[Request] Repeat the lines below exactly as written, please, from the line with "it, between the" to the line with "imported = [obj", both lines included, and no others.

────────────────

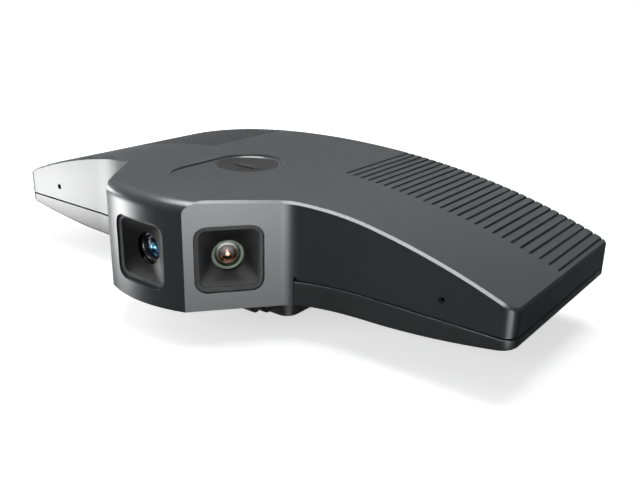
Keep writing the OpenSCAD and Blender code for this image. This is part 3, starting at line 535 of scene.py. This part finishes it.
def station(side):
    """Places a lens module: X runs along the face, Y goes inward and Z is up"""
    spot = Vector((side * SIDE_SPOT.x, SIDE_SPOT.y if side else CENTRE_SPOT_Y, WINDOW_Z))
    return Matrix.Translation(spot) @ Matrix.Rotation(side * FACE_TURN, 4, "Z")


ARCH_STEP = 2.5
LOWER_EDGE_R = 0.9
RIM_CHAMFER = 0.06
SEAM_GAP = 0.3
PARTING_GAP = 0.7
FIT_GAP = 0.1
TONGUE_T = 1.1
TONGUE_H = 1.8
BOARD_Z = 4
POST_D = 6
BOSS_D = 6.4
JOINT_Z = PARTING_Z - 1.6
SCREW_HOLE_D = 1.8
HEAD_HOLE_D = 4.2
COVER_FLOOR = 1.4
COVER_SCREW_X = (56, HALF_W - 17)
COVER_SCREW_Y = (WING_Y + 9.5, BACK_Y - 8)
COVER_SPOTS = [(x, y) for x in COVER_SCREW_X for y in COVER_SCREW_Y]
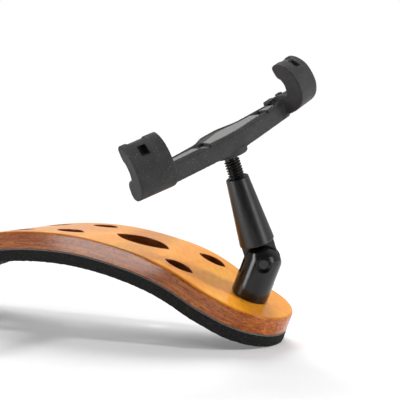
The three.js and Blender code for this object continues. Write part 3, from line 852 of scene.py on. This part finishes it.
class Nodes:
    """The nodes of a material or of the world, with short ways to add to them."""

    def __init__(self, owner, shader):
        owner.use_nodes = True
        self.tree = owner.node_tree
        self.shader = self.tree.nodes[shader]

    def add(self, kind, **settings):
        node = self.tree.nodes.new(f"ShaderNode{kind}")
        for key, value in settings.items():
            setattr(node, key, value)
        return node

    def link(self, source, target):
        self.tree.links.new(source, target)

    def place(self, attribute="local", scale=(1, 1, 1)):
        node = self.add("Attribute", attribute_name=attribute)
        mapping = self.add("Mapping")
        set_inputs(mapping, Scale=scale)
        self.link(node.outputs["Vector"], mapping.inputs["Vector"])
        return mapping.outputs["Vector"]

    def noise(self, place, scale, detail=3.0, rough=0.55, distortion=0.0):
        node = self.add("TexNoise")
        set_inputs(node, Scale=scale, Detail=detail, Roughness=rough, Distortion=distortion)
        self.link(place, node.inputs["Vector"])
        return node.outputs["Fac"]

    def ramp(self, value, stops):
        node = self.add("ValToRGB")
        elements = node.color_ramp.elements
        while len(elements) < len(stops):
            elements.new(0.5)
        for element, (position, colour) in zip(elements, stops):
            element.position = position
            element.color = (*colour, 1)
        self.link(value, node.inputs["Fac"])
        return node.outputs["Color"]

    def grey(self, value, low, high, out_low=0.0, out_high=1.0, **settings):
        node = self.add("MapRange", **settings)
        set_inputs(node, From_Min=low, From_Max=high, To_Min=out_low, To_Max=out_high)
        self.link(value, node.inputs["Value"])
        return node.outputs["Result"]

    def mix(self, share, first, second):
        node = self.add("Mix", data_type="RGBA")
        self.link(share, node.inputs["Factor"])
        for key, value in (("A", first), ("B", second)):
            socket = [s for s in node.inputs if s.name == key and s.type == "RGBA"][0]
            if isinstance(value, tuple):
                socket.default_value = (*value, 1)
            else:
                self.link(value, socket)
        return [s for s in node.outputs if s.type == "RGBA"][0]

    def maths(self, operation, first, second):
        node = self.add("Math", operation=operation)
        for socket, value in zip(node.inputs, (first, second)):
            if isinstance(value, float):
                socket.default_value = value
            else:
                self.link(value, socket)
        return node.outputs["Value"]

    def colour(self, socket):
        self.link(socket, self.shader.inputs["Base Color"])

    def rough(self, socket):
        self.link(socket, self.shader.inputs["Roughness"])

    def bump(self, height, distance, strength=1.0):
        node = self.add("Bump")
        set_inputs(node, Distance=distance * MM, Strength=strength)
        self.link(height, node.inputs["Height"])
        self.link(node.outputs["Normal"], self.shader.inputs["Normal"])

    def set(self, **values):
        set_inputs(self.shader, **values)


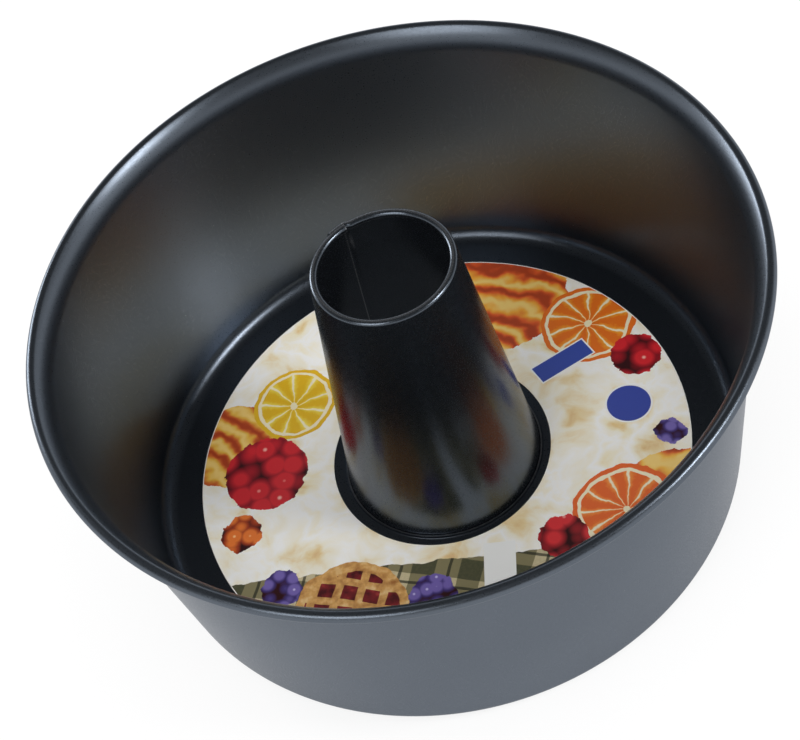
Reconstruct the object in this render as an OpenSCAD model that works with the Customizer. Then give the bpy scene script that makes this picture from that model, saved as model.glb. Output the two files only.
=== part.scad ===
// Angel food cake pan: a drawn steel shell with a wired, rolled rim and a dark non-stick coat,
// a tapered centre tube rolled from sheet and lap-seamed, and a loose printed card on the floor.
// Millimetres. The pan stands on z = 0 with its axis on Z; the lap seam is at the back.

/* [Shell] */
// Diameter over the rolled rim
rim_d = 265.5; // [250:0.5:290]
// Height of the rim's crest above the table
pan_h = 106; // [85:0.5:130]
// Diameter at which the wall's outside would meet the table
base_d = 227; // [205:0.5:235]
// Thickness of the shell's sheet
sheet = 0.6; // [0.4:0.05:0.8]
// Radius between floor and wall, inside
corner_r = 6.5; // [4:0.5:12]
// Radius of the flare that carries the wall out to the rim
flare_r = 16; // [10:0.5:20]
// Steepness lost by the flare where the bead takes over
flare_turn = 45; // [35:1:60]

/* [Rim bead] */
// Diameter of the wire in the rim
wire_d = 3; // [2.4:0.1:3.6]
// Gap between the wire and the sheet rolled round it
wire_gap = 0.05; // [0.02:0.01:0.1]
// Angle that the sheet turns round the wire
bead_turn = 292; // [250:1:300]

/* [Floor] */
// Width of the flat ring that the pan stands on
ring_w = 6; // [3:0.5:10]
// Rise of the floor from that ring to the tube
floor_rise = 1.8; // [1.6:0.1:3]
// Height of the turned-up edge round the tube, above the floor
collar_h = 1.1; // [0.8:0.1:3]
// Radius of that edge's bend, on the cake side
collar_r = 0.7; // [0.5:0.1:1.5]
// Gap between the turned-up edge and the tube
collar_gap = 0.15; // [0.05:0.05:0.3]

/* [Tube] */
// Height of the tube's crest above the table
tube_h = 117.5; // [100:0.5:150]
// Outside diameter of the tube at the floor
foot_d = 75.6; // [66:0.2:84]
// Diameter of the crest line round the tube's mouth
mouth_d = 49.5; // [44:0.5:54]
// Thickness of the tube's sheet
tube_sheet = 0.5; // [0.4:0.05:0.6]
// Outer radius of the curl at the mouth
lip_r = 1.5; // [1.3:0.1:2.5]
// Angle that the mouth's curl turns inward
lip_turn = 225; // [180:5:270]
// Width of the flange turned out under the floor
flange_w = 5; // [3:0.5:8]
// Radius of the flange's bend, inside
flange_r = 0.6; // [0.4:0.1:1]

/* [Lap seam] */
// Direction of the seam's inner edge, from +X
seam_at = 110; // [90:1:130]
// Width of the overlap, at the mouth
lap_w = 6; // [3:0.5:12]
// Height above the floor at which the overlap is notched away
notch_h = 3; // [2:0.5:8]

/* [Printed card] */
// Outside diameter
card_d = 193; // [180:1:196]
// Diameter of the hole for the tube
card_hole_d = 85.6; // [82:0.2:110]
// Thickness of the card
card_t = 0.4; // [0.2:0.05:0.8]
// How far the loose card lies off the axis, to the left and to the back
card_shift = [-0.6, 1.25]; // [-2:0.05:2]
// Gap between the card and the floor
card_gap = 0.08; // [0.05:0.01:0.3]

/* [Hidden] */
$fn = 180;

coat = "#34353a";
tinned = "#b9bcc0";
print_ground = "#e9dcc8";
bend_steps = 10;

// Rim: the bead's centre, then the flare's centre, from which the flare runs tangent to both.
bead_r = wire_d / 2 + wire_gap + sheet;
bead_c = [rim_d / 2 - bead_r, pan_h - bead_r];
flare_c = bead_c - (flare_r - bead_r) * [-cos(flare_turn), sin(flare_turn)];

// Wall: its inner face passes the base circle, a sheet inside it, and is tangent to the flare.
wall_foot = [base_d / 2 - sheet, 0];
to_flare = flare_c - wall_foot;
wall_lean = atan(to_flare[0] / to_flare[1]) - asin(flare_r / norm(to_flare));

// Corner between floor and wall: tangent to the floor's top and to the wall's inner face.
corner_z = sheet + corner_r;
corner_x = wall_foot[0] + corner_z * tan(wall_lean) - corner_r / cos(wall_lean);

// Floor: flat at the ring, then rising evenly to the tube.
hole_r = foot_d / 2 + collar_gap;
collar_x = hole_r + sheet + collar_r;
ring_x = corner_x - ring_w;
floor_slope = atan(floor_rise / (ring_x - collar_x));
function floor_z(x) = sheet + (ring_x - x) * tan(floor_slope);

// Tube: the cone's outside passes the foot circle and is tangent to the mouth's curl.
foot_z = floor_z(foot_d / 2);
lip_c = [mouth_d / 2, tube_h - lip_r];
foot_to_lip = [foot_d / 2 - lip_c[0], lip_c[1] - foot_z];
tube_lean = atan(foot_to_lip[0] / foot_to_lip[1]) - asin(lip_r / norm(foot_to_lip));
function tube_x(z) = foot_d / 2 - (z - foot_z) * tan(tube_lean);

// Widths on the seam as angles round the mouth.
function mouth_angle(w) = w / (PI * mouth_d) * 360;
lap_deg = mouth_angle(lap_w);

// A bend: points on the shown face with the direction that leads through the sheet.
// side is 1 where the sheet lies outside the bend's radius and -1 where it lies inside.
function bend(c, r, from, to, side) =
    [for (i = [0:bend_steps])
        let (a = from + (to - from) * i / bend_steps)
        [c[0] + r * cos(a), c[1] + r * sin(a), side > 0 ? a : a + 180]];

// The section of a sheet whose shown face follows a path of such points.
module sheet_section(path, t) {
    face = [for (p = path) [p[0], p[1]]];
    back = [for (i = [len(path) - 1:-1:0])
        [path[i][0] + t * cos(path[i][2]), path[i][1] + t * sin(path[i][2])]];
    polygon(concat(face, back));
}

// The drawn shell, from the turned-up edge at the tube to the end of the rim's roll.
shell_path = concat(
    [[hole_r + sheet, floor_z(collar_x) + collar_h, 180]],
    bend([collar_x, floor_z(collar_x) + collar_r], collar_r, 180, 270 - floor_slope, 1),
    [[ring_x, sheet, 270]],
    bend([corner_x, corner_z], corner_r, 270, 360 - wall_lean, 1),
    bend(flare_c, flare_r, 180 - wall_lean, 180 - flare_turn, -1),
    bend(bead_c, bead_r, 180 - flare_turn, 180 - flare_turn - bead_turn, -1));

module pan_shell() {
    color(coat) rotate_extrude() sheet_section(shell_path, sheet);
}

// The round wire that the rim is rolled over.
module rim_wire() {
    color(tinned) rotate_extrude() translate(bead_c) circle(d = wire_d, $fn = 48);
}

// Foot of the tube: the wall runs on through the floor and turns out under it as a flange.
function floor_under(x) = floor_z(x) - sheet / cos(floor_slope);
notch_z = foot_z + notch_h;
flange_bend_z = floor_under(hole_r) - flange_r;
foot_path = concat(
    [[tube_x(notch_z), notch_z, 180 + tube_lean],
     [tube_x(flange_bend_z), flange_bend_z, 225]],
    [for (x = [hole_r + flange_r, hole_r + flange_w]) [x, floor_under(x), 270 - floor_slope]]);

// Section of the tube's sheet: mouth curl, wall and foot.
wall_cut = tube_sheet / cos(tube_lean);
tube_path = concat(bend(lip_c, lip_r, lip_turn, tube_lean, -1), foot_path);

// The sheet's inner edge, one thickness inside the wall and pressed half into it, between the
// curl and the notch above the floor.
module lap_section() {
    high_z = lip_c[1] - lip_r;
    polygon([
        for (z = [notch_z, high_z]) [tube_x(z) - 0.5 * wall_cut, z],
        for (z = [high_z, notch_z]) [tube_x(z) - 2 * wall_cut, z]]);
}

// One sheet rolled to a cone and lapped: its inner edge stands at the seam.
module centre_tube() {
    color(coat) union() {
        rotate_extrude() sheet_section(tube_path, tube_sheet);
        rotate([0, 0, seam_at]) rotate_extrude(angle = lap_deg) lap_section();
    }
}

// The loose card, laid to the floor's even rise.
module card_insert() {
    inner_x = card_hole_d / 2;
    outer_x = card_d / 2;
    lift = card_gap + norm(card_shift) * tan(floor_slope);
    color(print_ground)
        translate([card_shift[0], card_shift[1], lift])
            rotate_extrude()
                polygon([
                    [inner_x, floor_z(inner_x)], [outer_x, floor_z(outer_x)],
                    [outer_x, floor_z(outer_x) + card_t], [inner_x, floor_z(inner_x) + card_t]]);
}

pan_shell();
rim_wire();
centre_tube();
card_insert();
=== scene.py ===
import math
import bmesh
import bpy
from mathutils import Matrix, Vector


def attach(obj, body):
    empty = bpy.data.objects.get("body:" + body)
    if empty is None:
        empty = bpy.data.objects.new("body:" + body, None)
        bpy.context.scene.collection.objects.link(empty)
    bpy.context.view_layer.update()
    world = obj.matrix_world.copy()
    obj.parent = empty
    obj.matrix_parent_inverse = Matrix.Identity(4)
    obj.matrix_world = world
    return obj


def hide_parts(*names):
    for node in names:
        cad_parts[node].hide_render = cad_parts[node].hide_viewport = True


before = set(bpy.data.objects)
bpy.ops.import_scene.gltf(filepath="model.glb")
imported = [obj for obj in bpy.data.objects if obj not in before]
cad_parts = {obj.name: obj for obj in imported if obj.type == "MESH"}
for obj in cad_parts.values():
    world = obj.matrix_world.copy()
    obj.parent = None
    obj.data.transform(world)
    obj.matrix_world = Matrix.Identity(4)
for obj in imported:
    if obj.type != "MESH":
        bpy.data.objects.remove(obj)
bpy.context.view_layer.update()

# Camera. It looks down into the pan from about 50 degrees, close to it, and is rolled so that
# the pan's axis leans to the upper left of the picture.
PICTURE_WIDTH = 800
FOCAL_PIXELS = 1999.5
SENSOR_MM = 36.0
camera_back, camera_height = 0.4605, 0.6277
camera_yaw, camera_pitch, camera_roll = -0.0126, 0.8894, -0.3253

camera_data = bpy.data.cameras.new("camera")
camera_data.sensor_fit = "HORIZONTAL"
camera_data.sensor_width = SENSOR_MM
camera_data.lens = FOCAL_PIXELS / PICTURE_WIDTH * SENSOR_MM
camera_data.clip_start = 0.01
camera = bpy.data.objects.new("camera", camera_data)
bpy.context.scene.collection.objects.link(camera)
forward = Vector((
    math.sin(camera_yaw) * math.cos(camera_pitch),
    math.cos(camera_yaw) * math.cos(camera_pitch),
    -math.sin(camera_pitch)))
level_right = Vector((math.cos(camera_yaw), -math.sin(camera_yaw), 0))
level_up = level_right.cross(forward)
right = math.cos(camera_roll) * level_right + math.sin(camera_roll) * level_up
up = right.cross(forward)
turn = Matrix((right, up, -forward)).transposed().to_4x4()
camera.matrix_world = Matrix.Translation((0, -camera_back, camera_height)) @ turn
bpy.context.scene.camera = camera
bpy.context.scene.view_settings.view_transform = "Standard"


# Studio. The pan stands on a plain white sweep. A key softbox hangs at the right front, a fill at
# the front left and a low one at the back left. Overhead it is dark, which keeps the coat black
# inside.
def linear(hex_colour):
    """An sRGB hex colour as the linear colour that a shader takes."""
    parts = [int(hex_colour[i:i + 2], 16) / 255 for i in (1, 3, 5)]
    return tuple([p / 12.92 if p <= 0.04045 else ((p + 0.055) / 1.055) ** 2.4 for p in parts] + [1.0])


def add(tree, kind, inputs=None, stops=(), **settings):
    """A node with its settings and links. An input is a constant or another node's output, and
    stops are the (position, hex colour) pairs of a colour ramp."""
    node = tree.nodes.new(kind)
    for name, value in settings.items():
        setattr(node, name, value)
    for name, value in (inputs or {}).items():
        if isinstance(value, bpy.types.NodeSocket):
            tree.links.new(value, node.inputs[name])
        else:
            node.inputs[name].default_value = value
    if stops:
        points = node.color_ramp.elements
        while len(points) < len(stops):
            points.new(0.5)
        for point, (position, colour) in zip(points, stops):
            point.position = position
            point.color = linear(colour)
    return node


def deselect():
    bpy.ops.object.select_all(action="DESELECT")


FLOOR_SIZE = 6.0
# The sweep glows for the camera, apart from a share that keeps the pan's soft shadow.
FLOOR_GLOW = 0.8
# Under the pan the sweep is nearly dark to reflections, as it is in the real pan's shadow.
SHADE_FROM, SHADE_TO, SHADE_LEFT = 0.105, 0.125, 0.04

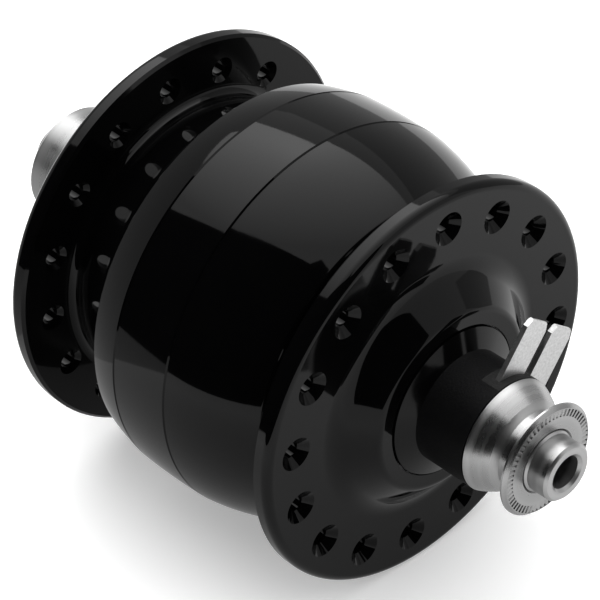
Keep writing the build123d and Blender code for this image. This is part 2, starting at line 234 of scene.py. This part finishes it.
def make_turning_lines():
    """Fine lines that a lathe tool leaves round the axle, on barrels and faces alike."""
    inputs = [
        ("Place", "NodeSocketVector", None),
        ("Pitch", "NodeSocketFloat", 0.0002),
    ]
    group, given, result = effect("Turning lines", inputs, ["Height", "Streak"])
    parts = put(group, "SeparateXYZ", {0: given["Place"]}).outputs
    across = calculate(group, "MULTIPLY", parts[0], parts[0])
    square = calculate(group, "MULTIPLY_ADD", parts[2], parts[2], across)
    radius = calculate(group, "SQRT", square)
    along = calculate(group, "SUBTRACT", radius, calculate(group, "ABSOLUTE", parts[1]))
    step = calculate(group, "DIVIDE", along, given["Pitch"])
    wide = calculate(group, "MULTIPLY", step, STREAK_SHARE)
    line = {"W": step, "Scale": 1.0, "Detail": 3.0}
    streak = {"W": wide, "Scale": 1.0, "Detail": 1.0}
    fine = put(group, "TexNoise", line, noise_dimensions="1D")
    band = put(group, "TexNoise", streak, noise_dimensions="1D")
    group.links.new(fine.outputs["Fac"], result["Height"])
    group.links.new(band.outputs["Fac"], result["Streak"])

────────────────

[Response below]
// The sheet's inner edge, one thickness inside the wall and pressed half into it, between the
// curl and the notch above the floor.
module lap_section() {
    high_z = lip_c[1] - lip_r;
    polygon([
        for (z = [notch_z, high_z]) [tube_x(z) - 0.5 * wall_cut, z],
        for (z = [high_z, notch_z]) [tube_x(z) - 2 * wall_cut, z]]);
}

// One sheet rolled to a cone and lapped: its inner edge stands at the seam.
module centre_tube() {
    color(coat) union() {
        rotate_extrude() sheet_section(tube_path, tube_sheet);
        rotate([0, 0, seam_at]) rotate_extrude(angle = lap_deg) lap_section();
    }
}

// The loose card, laid to the floor's even rise.
module card_insert() {
    inner_x = card_hole_d / 2;
    outer_x = card_d / 2;
    lift = card_gap + norm(card_shift) * tan(floor_slope);
    color(print_ground)
        translate([card_shift[0], card_shift[1], lift])
            rotate_extrude()
                polygon([
                    [inner_x, floor_z(inner_x)], [outer_x, floor_z(outer_x)],
                    [outer_x, floor_z(outer_x) + card_t], [inner_x, floor_z(inner_x) + card_t]]);
}

pan_shell();
rim_wire();
centre_tube();
card_insert();
=== scene.py ===
import math
import bmesh
import bpy
from mathutils import Matrix, Vector


def attach(obj, body):
    empty = bpy.data.objects.get("body:" + body)
    if empty is None:
        empty = bpy.data.objects.new("body:" + body, None)
        bpy.context.scene.collection.objects.link(empty)
    bpy.context.view_layer.update()
    world = obj.matrix_world.copy()
    obj.parent = empty
    obj.matrix_parent_inverse = Matrix.Identity(4)
    obj.matrix_world = world
    return obj


def hide_parts(*names):
    for node in names:
        cad_parts[node].hide_render = cad_parts[node].hide_viewport = True


before = set(bpy.data.objects)
bpy.ops.import_scene.gltf(filepath="model.glb")
imported = [obj for obj in bpy.data.objects if obj not in before]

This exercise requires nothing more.